This is Tongass Voices, a series from KTOO sharing perspectives from the homelands of the Áak’w Kwáan and beyond.
Shaakindustoow Ed Littlefield is a Lingít composer and musician from Sitka. For the past three years, he’s been a part of a team composing what will be the first full opera in the Lingit language. It’s about the Battle of Sitka in the early 1800s.
Littlefield composed the music and Juneau-born musician Rory Stitt arranged it, assigning pieces to different instruments.
The Juneau Symphony will perform the opera’s overture, titled “Kutulagaaw,” for the first time this weekend. The opera itself premieres in September.
In this story you’ll hear samples of Littlefield’s compositions.
Listen:
This transcript has been lightly edited for clarity.
Ed Littlefield: Creating experiential music all in Lingít is a pretty amazing thing for us to do together. So the entire piece is being told by the Lingít perspective. So it’s all in Lingít.
We’re trying to do it in Lingít for Lingít’s sake, not for anyone else’s sake, even though we want people to understand the story, so we’re still working on that. You know, how can people have the best experience while listening to another language?

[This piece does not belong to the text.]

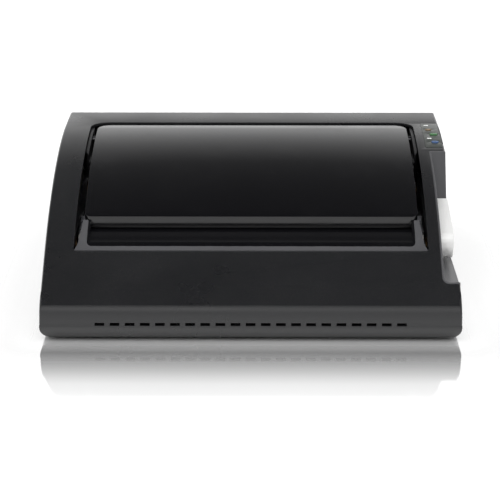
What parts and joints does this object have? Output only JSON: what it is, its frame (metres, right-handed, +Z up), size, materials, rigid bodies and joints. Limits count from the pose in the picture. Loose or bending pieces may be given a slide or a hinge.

Shaakindustoow yóo x̱at duwasáakw. Kaagwaantaan áyá x̱at. L’uknax.ádi yádi x̱at sitee. Kaagwaantaan dachx̱án. Ḵook Hít áyá x̱at. Sheet’ká Ḵwáan daak naax̱ x̱at sitee.
My name is Ed Littlefield, and Shaakindustoow and I am from Sitka, and we’re going to talk about the Juneau Symphony’s world premiere of the Lingít opera overture.
The first step since an opera is sung: it has to have lyrics. And so Vera Starbard wrote the libretto, which is essentially all the text that goes into the story. And it is the story of the battles of Sitka, between the Russian and Lingít people. And it is all historically based and oral tradition. And there’s a book called Russians in Tlingit America [WEB: by Nora Marks Daunhauer and Richard Daunhauer], where a lot of this information was taken from.
And so Vera created a story based on historical context. Then it was translated by X̱’unei Lance Twitchell. So act one gets sent to me with all the text and all the story for that one part.
And then I start writing, you know, and trying to think about themes of different things, of different moments. What’s the feeling?
And the really cool part for me was that I tried to keep all the melodies—if you were to take out the violin, the viola, the piano and the percussion, if you were to take all of that out, you could add a hand drum to the voice and have it be almost like a traditional song. So even though it’s got all very complex rhythms going on beneath there, it’s still at its core Lingít.
An overture in a musical or larger work is usually a way for audiences to become familiar with the themes that are happening. What I did is I took four main themes that happened and fleshed those out.
Rory got a lot of really cool ideas about like adding different sounds, like one—I just loved what he did—he took one of the lines, which is a really low rumbly line, like a bass line. He goes, “We’re putting that in contrabassoon.”
So we got a contrabassoon in there playing like eight bars of really low rumbly sound. But that really does set a vibe, or a feeling of what’s going to happen in the opera and so, yeah, it sets the tone of, you know what you’re going to hear.
For the main opera, I think of resilience as a key word. There’s strength in Lingít people that I wanted to show.
If we’re going to uplift the language, we should use the language, and that’s the way people learn. And if we get a ton of it, more people might learn some more Lingít out of that.